Today, we’re seeing plenty of new challenges, and opportunities for the banks. As banks have a legal requirement to serve everyone, they have a lot of customers that aren’t profitable. For years, they have been exploring ways to serve them more cost effectively. This has resulted in the digitisation of many aspects of banking. Whilst this is great for some, in times of crisis, nothing beats the human touch and there’s a real opportunity for banks to explore ways to better serve their customers both online and offline. This is where access to data which can be used to better segment and triage customers is important. So, too, is exploring different servicing models and developing propositions around different types of customers based on their evolving needs, their money mindsets and life context.
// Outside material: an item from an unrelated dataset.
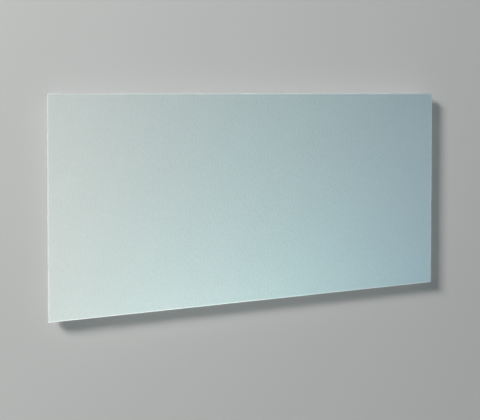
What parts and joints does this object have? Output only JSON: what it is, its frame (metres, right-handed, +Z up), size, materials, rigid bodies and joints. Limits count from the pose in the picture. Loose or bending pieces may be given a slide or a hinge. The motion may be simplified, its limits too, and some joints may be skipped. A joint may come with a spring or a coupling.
{
  "type": "infrared panel heater",
  "caption": "Flat frameless infrared panel heater that hooks onto a wall rail, with a beaded back cover, stand-offs and a junction box behind it.",
  "frame": {"origin": "on the wall face of the rail, midway between its outer fixing slots", "axes": "+Z up, +X along the panel to the right as seen from the room, -Y out of the heated front into the room"},
  "size_m": [1.2, 0.048, 0.6],
  "materials": {
    "front_enamel": "fine-grained white powder coat, satin",
    "zinc_sheet": "hot-dip galvanised sheet with a fine spangle",
    "zinc_bracket": "zinc-plated folded steel",
    "zinc_fastener": "bright zinc-plated steel",
    "rivet_alloy": "plain aluminium blind rivets",
    "black_rubber": "matt black rubber",
    "grey_seal": "soft grey rubber",
    "grey_moulding": "fine-spark dark grey polyamide",
    "black_moulding": "black polyamide",
    "white_moulding": "natural white polyamide",
    "brown_phenolic": "brown phenolic moulding with a metal cap",
    "brass": "bright brass",
    "copper": "rolled copper",
    "tin_plate": "tin-plated brass",
    "mica": "mica laminate sheet",
    "carbon_ink": "printed carbon",
    "foil": "bright aluminium foil",
    "mineral_board": "pressed mineral fibre",
    "brown_silicone": "brown silicone insulation",
    "blue_silicone": "blue silicone insulation",
    "green_silicone": "green and yellow silicone insulation"
  },
  "bodies": {
    "rail": {"wall_rail": "zinc_bracket"},
    "heater": {"front_panel": "front_enamel", "front_insulator": "mica", "heating_element": "carbon_ink", "busbar_upper": "copper", "busbar_lower": "copper", "rear_insulator": "mica", "heat_reflector": "foil", "insulation_board": "mineral_board", "back_cover": "zinc_sheet", "cover_screws": "zinc_fastener", "hanger_bracket_left": "zinc_bracket", "hanger_bracket_right": "zinc_bracket", "lower_standoff_left": "zinc_bracket", "lower_standoff_right": "zinc_bracket", "wall_buffer_left": "black_rubber", "wall_buffer_right": "black_rubber", "blind_rivets": "rivet_alloy", "thermal_cutout_left": "brown_phenolic", "thermal_cutout_right": "brown_phenolic", "cutout_tabs": "brass", "tab_receptacles": "tin_plate", "busbar_tags": "tin_plate", "live_lead": "brown_silicone", "cutout_link_lead": "brown_silicone", "element_lead": "brown_silicone", "neutral_lead": "blue_silicone", "earth_lead": "green_silicone", "junction_box_base": "grey_moulding", "junction_box_gasket": "grey_seal", "junction_box_lid": "grey_moulding", "lid_screws": "zinc_fastener", "box_screws": "zinc_fastener", "terminal_block": "white_moulding", "terminal_sleeves": "brass", "terminal_screws": "zinc_fastener", "block_screws": "zinc_fastener", "lead_grommet": "black_rubber", "earth_stud": "brass", "earth_nuts": "brass", "earth_ring_terminal": "tin_plate", "earth_star_washer": "zinc_fastener", "gland_body": "black_moulding", "gland_locknut": "black_moulding", "gland_seal": "grey_seal", "gland_nut": "black_moulding"}
  },
  "joints": [
    {"name": "panel_lift", "type": "slide", "parent": "rail", "child": "heater", "axis": [0, 0, 1], "range_m": [0, 0.015]}
  ]
}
We all know that a one size fits all approach seldom works but until now, it’s been impossible to tailor things and make a profit. Now, with the proliferation of digital tools and greater access to data, there’s plenty of exciting approaches banks could take to better serve customers.

In the last seven years at Kin + Carta, the thing that has made the biggest impact on my career is the support I’ve received. Everyone I’ve worked with has always been really open to giving me feedback, telling me when I’m doing something wrong or right and pushing me to grow in an empathetic but transparent way. It's always been a safe environment to try and experiment, with a lot of visibility from leaders on how we’ve gotten where we are, as well as what’s worked and not worked along the way. The people that I’ve worked with have encouraged me to do things that I didn’t think I could do and challenged me to try new things. As the type of work we do is so varied, whether it’s having the opportunity to pitch to different industries around specific client problems or build new products, propositions or transformation strategies, the trust and support provided is essential. I have learnt so much in the last seven years and look forward to what the next seven have in store, however I’m sure the role of a strategist will fundamentally remain the same; understand different pieces of a puzzle and find the best way to put them together.